Types of fungi changes with temperature
There are two main types: arbuscular fungi (AM) that penetrate the host's roots, and ectomycorrhizal fungi (EM) which surround the tree's roots without penetrating them. EM fungi are more often found in temperate and boreal systems, these fungi are more susceptible to climate change but play a huge role in helping lock up carbon from the atmosphere.
AM fungi are found more commonly in the tropics, promote fast carbon cycling. The research shows that currently around 60% of the world's trees are connected to EM fungi, but as global temperature rise these fungi and their trees will die and be replaced by more tropical species and AM fungi. This is a problem as less and less carbon will be stored by the tree and fungi system.

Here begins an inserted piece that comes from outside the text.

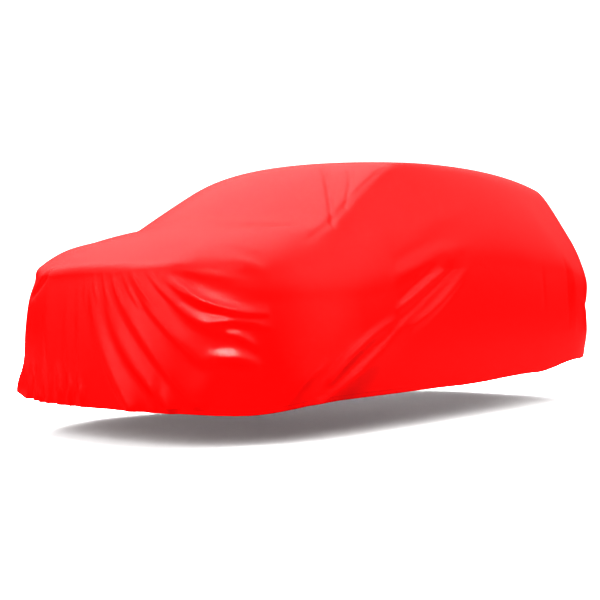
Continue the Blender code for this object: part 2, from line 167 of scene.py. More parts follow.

UN set to plant a trillion trees
Scientists estimate that if there isn’t a global reduction in carbon emissions by 2100, there could be as much as a 10% reduction in EM. This in combination with other recent research into mycorrhizal networks will serve as the fundamentals for the UN's trillion tree campaign.
The research will help the UN dictate which tree species should be planted there to ensure the maximum amount of mycorrhizal network is generated. The project will help ensure that carbon continues to be locked down underground. Understanding the complexities of forests and their associated fungi are integral to that happening.